Smart barriers show potential to reduce ‘run-off-road’ vehicle crashes
Posted November 28, 2018
In the United States, more than half of fatal vehicle crashes are “run-off-road” crashes – a single car leaves the pathway and collides with a tree, rock, wall or other fixed object.
In addition to heartache, each fatality – more than 37,000 in 2017 – costs society approximately $9.4 billion, according to 2014 data from the U.S. Department of Transportation.
That’s why Husker researcher Mehmet Can Vuran is working with roadside safety experts Ron Faller and Cody Stolle from the university’s Midwest Roadside Safety Facility, and vehicular networking expert Eylem Ekici from Ohio State University, to build next-generation roadside infrastructure featuring connected, radio-equipped barriers capable of communicating with cars. The team recently received a $500,000 grant from the National Science Foundation to advance this work.
Vuran, Susan J. Rosowski Associate Professor of computer science and engineering, talked to the Office of Research and Economic Development about his efforts to modernize roadside infrastructure and bring it into the same era as the autonomous, self-driving cars of the near future.
How will the technology you’re developing avert run-off-road accidents?
Our connected barriers concept will help roadside barriers communicate with cars. Accordingly, cars will have more information to make better decisions. There are lots of factors that play into decisions – for example, are you going to steer or break? – that are made split seconds before a crash. These decisions depend on several factors including the road’s curvature, type of pavement and roadside barrier, and other structures on the side of the road. This is the type of information we want the connected barriers to communicate to the vehicle, which could then either help the driver or take over control from the driver to avoid or mitigate accidents.

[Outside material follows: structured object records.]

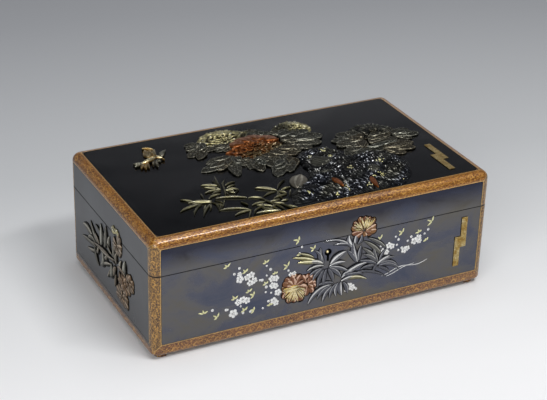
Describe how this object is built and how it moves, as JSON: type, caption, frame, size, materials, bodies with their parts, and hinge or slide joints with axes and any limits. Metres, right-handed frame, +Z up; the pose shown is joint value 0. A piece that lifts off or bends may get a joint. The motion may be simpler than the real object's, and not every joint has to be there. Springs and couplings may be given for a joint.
{
  "type": "decorative box",
  "caption": "Decorative lacquered box with a lift-off lid, inset dark metal panels and a garden picture in high relief metal inlay",
  "frame": {"origin": "middle of the bounding box in plan, on the plane that the feet stand on", "axes": "+X to the right along the long side, +Y to the back, +Z up; the face with the keyhole is towards -Y"},
  "size_m": [0.2886, 0.1696, 0.1052],
  "materials": {
    "lacquer": "gold-flecked amber lacquer over wood, polished",
    "panel_metal": "dark grey patinated copper alloy, satin",
    "rock_metal": "black patinated copper alloy, carved",
    "leaf_silver": "grey copper and silver alloy, carved",
    "gold": "gold, finely punched",
    "pale_gold": "pale gold and silver alloy, engraved",
    "red_copper": "red patinated copper, carved",
    "pin_brass": "turned brass"
  },
  "bodies": {
    "root": {"box_body": "lacquer", "lid": "lacquer", "top_panel": "panel_metal", "front_panel_lower": "panel_metal", "front_panel_upper": "panel_metal", "back_panel_lower": "panel_metal", "back_panel_upper": "panel_metal", "left_panel_lower": "panel_metal", "left_panel_upper": "panel_metal", "right_panel_lower": "panel_metal", "right_panel_upper": "panel_metal", "lock_pin": "pin_brass", "foot_front_left": "lacquer", "foot_front_right": "lacquer", "foot_back_left": "lacquer", "foot_back_right": "lacquer", "garden_rock": "rock_metal", "red_peony": "red_copper", "gold_peony_left": "gold", "gold_peony_right": "gold", "grey_peony": "leaf_silver", "leaf_far_left": "leaf_silver", "leaf_between": "leaf_silver", "leaf_lower_left": "leaf_silver", "leaf_lower_middle": "leaf_silver", "leaf_below": "leaf_silver", "leaf_right": "leaf_silver", "leaf_middle_right": "leaf_silver", "leaf_far_right": "leaf_silver", "leaf_low_right": "leaf_silver", "grey_stone_leaf": "leaf_silver", "bamboo_upper": "pale_gold", "bamboo_left": "pale_gold", "bamboo_right": "pale_gold", "bamboo_low": "pale_gold", "bird": "gold", "stepped_bar_top": "gold", "front_peony_low": "red_copper", "front_petals_low": "red_copper", "front_peony_high": "red_copper", "front_leaves_left": "leaf_silver", "front_leaves_low": "leaf_silver", "front_leaves_right": "leaf_silver", "stepped_bar_front": "gold", "left_leaves_back": "rock_metal", "left_flower_low": "red_copper", "left_flower_high": "red_copper", "left_bud_high": "gold", "left_flower_front": "red_copper", "left_leaves_front": "rock_metal", "right_leaves_back": "rock_metal", "right_flower_low": "red_copper", "back_peony": "red_copper", "back_leaves": "leaf_silver"}
  },
  "joints": []
}
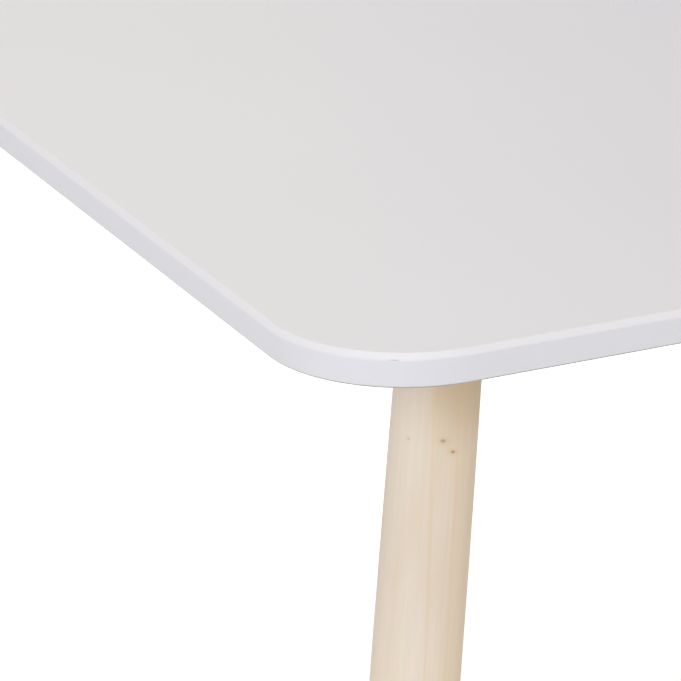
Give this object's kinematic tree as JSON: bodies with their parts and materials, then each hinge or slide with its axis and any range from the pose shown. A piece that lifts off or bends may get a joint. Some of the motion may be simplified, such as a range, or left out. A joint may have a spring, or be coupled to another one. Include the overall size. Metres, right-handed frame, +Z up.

Describe how these connected barriers would work. How would they communicate with cars?
The short answer is that we don’t exactly know yet. That’s what the NSF project is all about: to figure out how to establish robust communication between vehicles and barriers in the moments before a potential crash. We’re evaluating the wireless channel characteristics between barriers and vehicles. This involves studying how different types of antennae on different types of barriers impact communication.
With this grant, we’re doing something we haven’t been able to do before: wireless experiments during crash tests, in collaboration with the Midwest Roadside Safety Facility. Ultimately, this has significant potential to prevent traffic accidents, fatalities and injuries.
How do you envision this technology being implemented?
Right now, this is still a basic wireless communications research problem. We’re about five to 10 years out from any commercial projects. One would probably start with retrofitting existing barriers and expand from there. They would start in high-risk zones – those sites where you see more accidents – then gradually expand. They will have to deal with the cost issues of embedding the technology and making sure the infrastructure is compatible with autonomous vehicles.
What advantages have you had in conducting this research at Nebraska?
One of our biggest strengths at UNL is that we have access to real-life crash tests. Faller (director and research professor for the MwRSF) and his team have been extremely helpful in letting us use our radios during crash tests. Before, we couldn’t simulate or model our ideas with high precision.
Also, Nebraska has the right interdisciplinary expertise in wireless communications, wireless networking and barrier design. And we’re collaborating with Ohio State University, which has complementary experience in vehicle networking. The team is working really well together – everyone is interested in continuously moving to the next thing. That’s hard to find.